As Bill Cosby nears a potentially messy, public trial regarding his alleged sexual assault, his legal team is trying a controversial new tactic.
Cosby’s lawyers have claimed that racism is the reason their client has been the target of numerous rape and sexual assault allegations.
On Tuesday, at a Philadelphia court hearing regarding a 2004 incident in which Cosby allegedly assaulted former Temple University employee Andrea Constand, the presiding judge announced plans to begin a jury trial by June 2017.
After the hearing, Cosby’s legal team spoke out about apparent “racial bias and prejudice” against their client outside of the courthouse.
“Mr. Cosby is no stranger to discrimination and racial hatred, and throughout his career Mr. Cosby has always used his voice and his celebrity to highlight the commonalities and has portrayed the differences that are not negative, no matter the race, gender and religion of a person,” lawyer Brian McMonagle said in a statement to reporters.
McMonagle said that Cosby’s civil rights have been trampled on, and specifically targeted high-profile lawyer Gloria Allred, who represents nearly half the women who will potentially testify against Cosby.
“[Allred] calls herself a civil rights attorney, but her campaign against Mr. Cosby builds on racial bias and prejudice that can pollute the court of public opinion,” McMonagle said.
He also called out the media for its coverage of Allred and her clients’ accusations of Cosby, saying that reporting on the allegations simply perpetuates the racial bias.
“And when the media repeats her accusations — with no evidence, no trial and no jury — we are moved backwards as a country and away from the America that our civil rights leaders sacrificed so much to create,” he said.
Though some black celebrities who support Cosby like Eddie Griffin have dismissed the rape allegations against him as a racist conspiracy to tarnish his legacy, this is the first time that Cosby’s legal team have explicitly brought race into the discussion regarding the accusations against him.
In the past, Cosby has dismissed racism as a reason for the disadvantages some black people face.
Though he has served as an icon of the black community thanks to his comedy work and his groundbreaking career on TV via “I Spy” and “The Cosby Show,” he’s also been accused of engaging in the worst of respectability politics. He’s suggested that black people should stop blaming injustices and disadvantages on racism, and has especially targeted poor black people.
In an infamous NAACP speech in 2004 known as the “Pound Cake Speech” he said:
“These are people going around stealing Coca-Cola. People getting shot in the back of the head over a piece of pound cake. Then we all run out and are outraged: ‘The cops shouldn’t have shot him.’ What the hell was he doing with the pound cake in his hand?”

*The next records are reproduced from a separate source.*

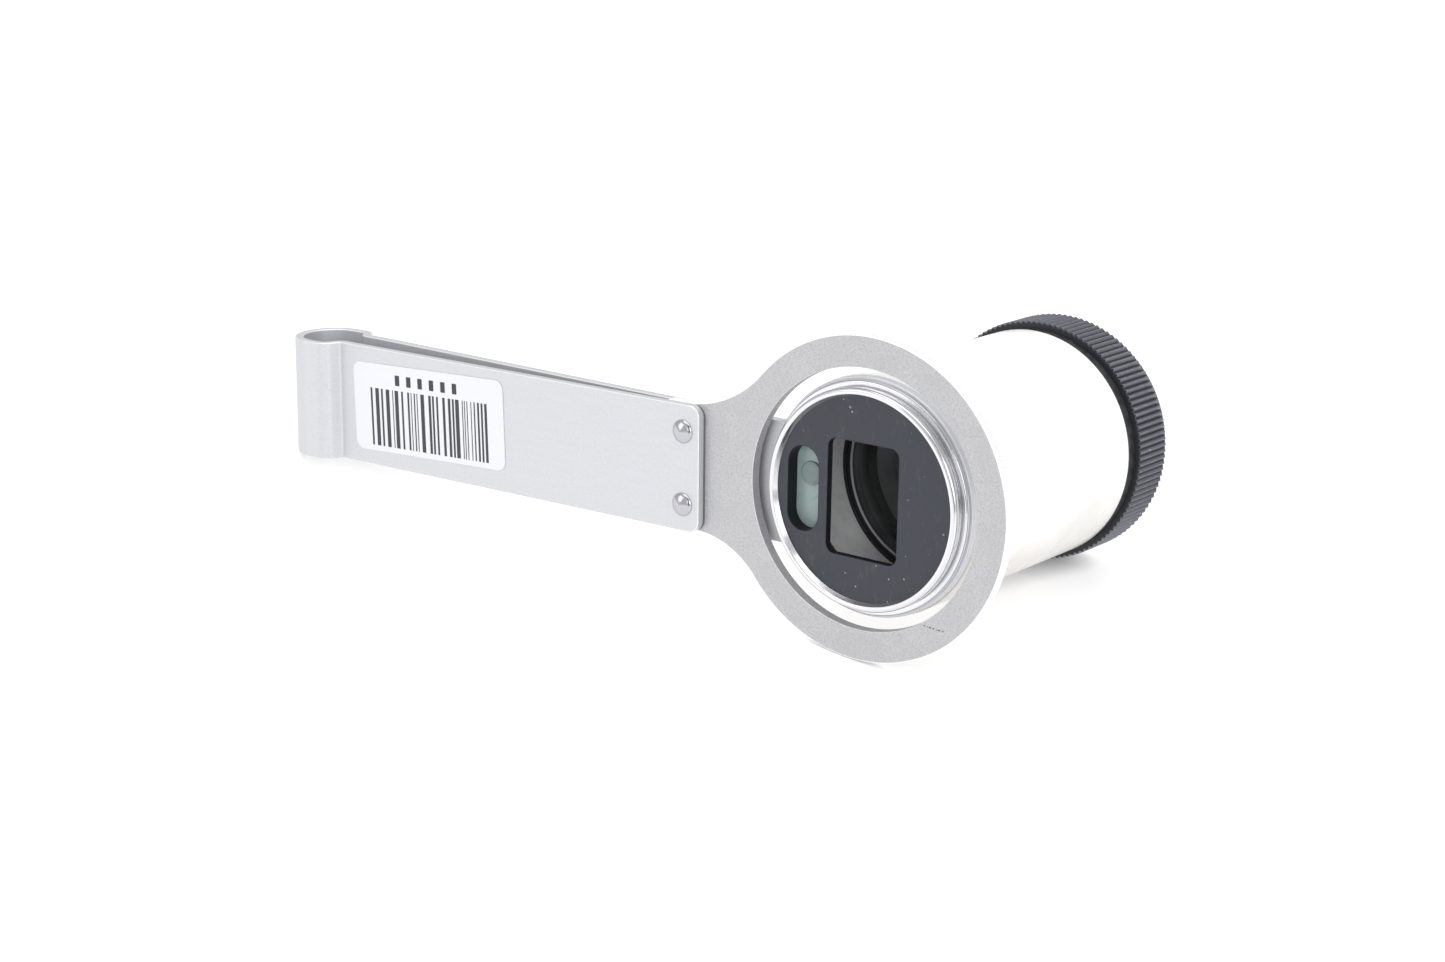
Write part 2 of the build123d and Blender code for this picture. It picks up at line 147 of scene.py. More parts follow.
# ---- meshes ----
class Shell:
    """Vertices with their own normals, how much of a worn edge each is, and faces with a material."""

    def __init__(self):
        self.points, self.normals, self.edges, self.faces, self.paints = [], [], [], [], []

    def row(self, points, normals, edge):
        start = len(self.points)
        self.points.extend(np.asarray(points, float))
        self.normals.extend(np.asarray(normals, float))
        self.edges.extend(np.broadcast_to(edge, len(points)).tolist())
        return list(range(start, len(self.points)))

    def face(self, corners, paint=0):
        corners = tuple(dict.fromkeys(corners))
        if len(corners) > 2:
            self.faces.append(corners)
            self.paints.append(paint)

    def between(self, first, second, paint=0):
        count = len(first)
        for index in range(count):
            follow = (index + 1) % count
            self.face((first[index], second[index], second[follow], first[follow]), paint)

    def ring(self, outline, inset, y, share, lean, edge):
        """A row round an outline in X and Z; its normals are a share of the outline's, with lean along Y."""
        points, normals = outline
        moved = points - normals * inset
        count = len(moved)
        here = np.stack((moved[:, 0], np.broadcast_to(y, count), moved[:, 1]), 1)
        facing = np.stack((normals[:, 0] * share, np.full(count, lean), normals[:, 1] * share), 1)
        return self.row(here, facing, edge)

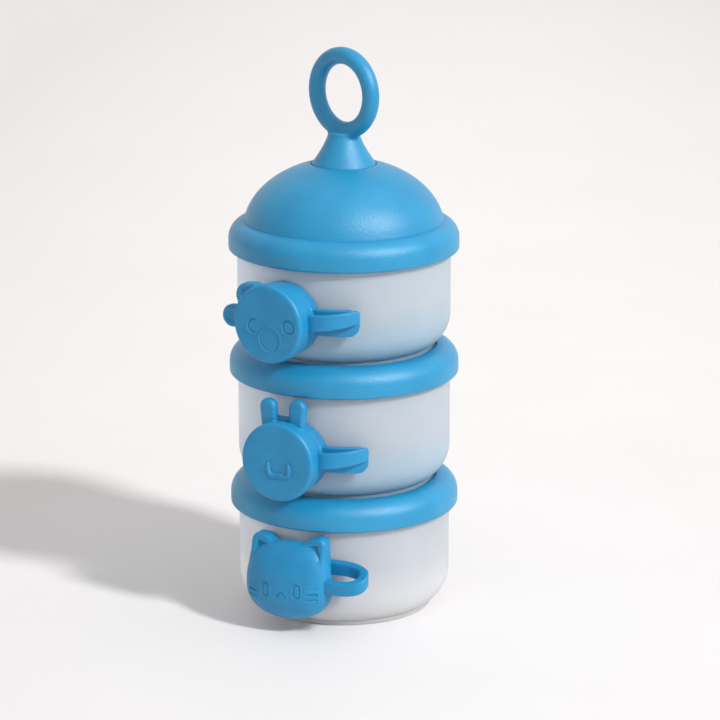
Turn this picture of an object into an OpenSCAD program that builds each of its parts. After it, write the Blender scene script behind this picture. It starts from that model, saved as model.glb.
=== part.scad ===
// Three-tier milk powder dispenser: three stacked cups, each with a lid and a
// pouring spout that a silicone animal face closes. Millimetres, +Z up. The
// origin is on the tower's axis, at the table. The spouts point to -Y.

/* [Tower] */
// Height of each cup from its foot to its lid's lower edge, from the bottom up
cup_heights = [41.1, 43.1, 39.2]; // [38.5:0.1:50]
// Turn of each cup about the tower's axis, in degrees, from the bottom up
cup_turns = [0, 0, -4.1]; // [-20:0.1:20]
// Gap between pieces that lift apart
lift_gap = 0.2; // [0.1:0.05:0.3]

/* [Cups] */
// Outer radius of a cup
cup_r = 41.7; // [41:0.1:42]
// Thickness of a cup's wall
cup_wall = 1.7; // [1.2:0.1:2]
// Radius of the round between a cup's wall and its base
cup_round = 14; // [12:0.5:16]
// Radius of the foot ring
foot_r = 34.8; // [34.5:0.1:36]
// Height of the foot ring
foot_h = 1.7; // [1.2:0.1:2.2]

/* [Lids] */
// Outer radius of a lid
lid_r = 45; // [44.5:0.1:47]
// Height of a lid
lid_h = 11.4; // [11:0.1:14]
// Radius of a lid's upper edge
lid_round = 7; // [5:0.5:8]
// Radius of a lid's lower edge
lid_edge = 1; // [0.5:0.1:2.5]
// Radius of the recess that the next cup stands in
recess_r = 36.3; // [36.2:0.1:37]
// Depth of that recess
recess_depth = 1.2; // [1:0.1:2.2]
// Horizontal radius of the dome
dome_r = 39.3; // [38.5:0.1:40]
// Vertical radius of the dome
dome_h = 27.5; // [24:0.1:30]
// Thickness of the dome's shell
dome_wall = 2; // [1.5:0.1:3]

/* [Ring stopper] */
// Radius of the stopper's cone at its base
cone_r = 12.4; // [11:0.1:12.4]
// Height of the cone
cone_h = 13.6; // [12:0.1:15]
// Radius of the cone's waist
waist_r = 6.2; // [5:0.1:7]
// Radius of the finger ring, to the middle of its rod
ring_r = 14.5; // [13:0.1:16]
// Radius of the finger ring's rod
rod_r = 3.3; // [2.5:0.05:3.5]
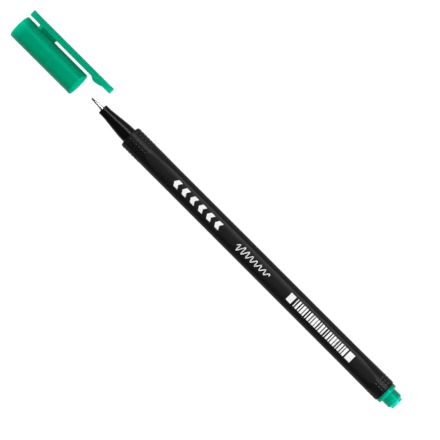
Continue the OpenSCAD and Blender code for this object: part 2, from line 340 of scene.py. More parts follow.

In a statement obtained by ABC, Gloria Allred described Brian McMonagle’s comments on his client as “desperate.”
“He complains about racial bias but what about the African American women whom I represent who accuse him of sexual assault or rape and who refuse to remain silent about what they say they have suffered?” Allred said.
At Tuesday’s hearing, prosecutors petitioned to have 13 women who have made previous accusations against Cosby testify in his upcoming trial. Of those 13 women, 12 are white, may have been a factor in a new racial argument from Cosby’s defense.
“I think they deserve a voice and I am proud to represent them,” Allred added in her statement. “This is not an issue of racial bias. Instead, it is an issue of whether or not Mr. Cosby has committed acts of gender sexual violence.”
It remains to be seen whether the claims of racial bias will be used in Cosby’s actual courtroom defense, but the introduction of race into the discussion by his own legal team marks a significant shift in the conversation about his pending trial.
There’s no denying that white men in Hollywood like Woody Allen and Roman Polanski have faced far less public scrutiny and have kept their legacies largely intact in the wake of horrific sexual assault claims. The question is: does that make the accusations against Cosby, a black man, any less valid?
In the court of public opinion, Cosby is pretty much guilty in the eyes of many of those who’ve followed this story. It remains to be seen whether race will have any impact on the outcome of the trial.